Speed to lead: the contractor who answers first wins

There is one rule under all of this. The roofer who answers first wins the job. Not the best one, not the cheapest one, the first one to pick up.

That is true of every lead channel: you can pour money into ads, directories and reviews, but if the call rings out, you have funded a job for a competitor. Generating the lead is the expensive half. Capturing it is the cheap half, and the half most roofers skip because they are, quite literally, on a roof.

Work out your own number this week: your average job value, times the new-customer calls you figure you miss. Whatever falls out the bottom is roughly what answering every call is worth to you. If you want to see how that works for a roofing business, start with our overview of call answering for roofing contractors.

Part of our guides for Roofers See how Hey Jodie helps roofers answer every call.

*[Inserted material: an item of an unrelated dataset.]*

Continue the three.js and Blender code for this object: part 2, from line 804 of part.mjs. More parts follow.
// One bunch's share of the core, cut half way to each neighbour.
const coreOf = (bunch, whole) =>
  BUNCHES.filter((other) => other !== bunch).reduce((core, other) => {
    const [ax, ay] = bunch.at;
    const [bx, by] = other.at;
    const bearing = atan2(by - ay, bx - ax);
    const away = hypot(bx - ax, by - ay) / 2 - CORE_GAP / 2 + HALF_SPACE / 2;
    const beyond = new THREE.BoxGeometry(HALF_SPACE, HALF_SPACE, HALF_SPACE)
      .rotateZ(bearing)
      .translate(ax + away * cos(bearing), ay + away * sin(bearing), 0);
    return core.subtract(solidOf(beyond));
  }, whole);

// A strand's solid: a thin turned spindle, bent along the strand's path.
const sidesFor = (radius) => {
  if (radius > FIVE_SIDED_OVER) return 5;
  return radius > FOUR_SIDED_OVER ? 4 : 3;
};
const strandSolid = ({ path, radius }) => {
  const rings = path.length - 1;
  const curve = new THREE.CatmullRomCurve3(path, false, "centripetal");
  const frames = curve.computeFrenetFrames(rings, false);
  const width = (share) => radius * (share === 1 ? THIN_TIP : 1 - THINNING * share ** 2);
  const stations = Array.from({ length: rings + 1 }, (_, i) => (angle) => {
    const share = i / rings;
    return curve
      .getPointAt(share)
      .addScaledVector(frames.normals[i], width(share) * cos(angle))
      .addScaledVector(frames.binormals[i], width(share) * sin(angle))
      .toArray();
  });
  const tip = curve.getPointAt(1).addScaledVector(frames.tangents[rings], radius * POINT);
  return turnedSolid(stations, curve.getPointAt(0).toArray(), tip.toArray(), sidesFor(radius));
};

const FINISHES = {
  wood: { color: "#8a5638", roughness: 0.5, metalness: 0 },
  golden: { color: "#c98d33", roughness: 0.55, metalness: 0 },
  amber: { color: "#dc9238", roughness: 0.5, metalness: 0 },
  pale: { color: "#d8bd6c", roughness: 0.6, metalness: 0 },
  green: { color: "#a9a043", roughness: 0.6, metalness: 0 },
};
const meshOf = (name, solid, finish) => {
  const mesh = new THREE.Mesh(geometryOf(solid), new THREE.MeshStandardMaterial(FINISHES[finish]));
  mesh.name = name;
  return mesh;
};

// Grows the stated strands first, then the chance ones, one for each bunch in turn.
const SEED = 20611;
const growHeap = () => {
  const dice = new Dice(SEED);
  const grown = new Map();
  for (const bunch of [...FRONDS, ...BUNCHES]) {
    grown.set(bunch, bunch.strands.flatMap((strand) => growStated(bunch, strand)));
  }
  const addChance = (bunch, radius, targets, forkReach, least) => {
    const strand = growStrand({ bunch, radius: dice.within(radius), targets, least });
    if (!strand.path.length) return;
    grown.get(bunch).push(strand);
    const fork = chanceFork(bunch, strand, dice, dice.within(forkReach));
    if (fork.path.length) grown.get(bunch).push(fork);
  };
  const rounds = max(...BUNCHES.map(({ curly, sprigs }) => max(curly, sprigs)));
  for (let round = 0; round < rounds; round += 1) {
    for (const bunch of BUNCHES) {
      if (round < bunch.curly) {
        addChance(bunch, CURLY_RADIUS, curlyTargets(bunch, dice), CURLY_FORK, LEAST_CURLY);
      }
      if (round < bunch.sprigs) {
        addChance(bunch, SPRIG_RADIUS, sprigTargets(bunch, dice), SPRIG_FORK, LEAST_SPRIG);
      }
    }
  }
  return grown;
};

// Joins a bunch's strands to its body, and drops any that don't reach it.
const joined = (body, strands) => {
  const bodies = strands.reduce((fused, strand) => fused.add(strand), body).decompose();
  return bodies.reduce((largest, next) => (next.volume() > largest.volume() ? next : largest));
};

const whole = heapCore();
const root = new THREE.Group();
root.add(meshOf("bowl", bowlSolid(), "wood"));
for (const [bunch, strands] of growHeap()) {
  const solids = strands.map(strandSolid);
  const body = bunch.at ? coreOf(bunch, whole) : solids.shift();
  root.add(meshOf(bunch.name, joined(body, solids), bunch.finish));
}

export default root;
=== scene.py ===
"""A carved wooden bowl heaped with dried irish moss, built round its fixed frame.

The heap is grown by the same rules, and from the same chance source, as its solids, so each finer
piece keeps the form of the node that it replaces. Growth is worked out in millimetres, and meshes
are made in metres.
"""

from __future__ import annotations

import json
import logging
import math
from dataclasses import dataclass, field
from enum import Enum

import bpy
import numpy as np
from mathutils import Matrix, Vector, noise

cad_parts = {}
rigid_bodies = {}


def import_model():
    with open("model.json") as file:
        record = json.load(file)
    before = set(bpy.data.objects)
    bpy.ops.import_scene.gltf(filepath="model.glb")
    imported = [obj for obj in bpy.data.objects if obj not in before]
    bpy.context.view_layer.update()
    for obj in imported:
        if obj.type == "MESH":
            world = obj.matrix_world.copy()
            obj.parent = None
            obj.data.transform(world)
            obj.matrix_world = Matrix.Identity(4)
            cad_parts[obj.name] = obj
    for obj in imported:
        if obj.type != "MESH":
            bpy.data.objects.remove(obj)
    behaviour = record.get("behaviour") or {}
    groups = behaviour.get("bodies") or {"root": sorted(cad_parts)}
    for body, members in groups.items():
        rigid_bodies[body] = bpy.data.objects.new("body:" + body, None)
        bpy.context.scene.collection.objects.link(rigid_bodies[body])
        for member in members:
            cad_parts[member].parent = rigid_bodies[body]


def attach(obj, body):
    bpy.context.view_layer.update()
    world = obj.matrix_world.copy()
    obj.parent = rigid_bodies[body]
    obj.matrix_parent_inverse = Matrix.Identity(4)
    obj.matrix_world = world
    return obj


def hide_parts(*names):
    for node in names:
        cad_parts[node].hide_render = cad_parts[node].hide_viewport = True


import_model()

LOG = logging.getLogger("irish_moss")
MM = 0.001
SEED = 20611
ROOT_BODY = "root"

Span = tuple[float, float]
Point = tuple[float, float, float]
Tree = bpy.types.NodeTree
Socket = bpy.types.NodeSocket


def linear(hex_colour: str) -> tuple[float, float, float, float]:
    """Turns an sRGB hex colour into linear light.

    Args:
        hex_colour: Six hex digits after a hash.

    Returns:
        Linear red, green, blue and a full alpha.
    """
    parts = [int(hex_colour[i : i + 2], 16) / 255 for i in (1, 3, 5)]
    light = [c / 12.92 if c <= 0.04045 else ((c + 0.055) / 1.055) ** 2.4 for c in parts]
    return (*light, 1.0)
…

Frequently asked questions

How much does a roofing lead cost?
A roofing lead in Canada typically runs between C$45 and C$65, whether you buy it from a pay-per-lead site or generate it through Google Ads. That is what you spend just to make the phone ring. If the call then goes to voicemail, the money is gone and the job goes to whoever picked up.
How do you get roofing leads without paying?
The cheapest leads come from a Google Business Profile, genuine reviews, repeat customers and referrals. They cost time rather than money. The free advantage almost nobody uses is simply answering faster than the next contractor, because the homeowner books the first person who actually picks up.
How much do roofers charge per day in Canada?
A working roofer day rate is commonly around C$350 to C$500, and a full job runs to several hundred dollars or into the thousands. That is the figure sitting behind every call, which is why a single missed one is worth far more than the lead you paid for.
Is an answering service worth it for a roofing business?
If you miss even a couple of new-customer calls a week, the lost jobs dwarf the cost of cover. An answering service pays for itself the moment it saves one job you would otherwise have sent to a competitor by letting it ring out.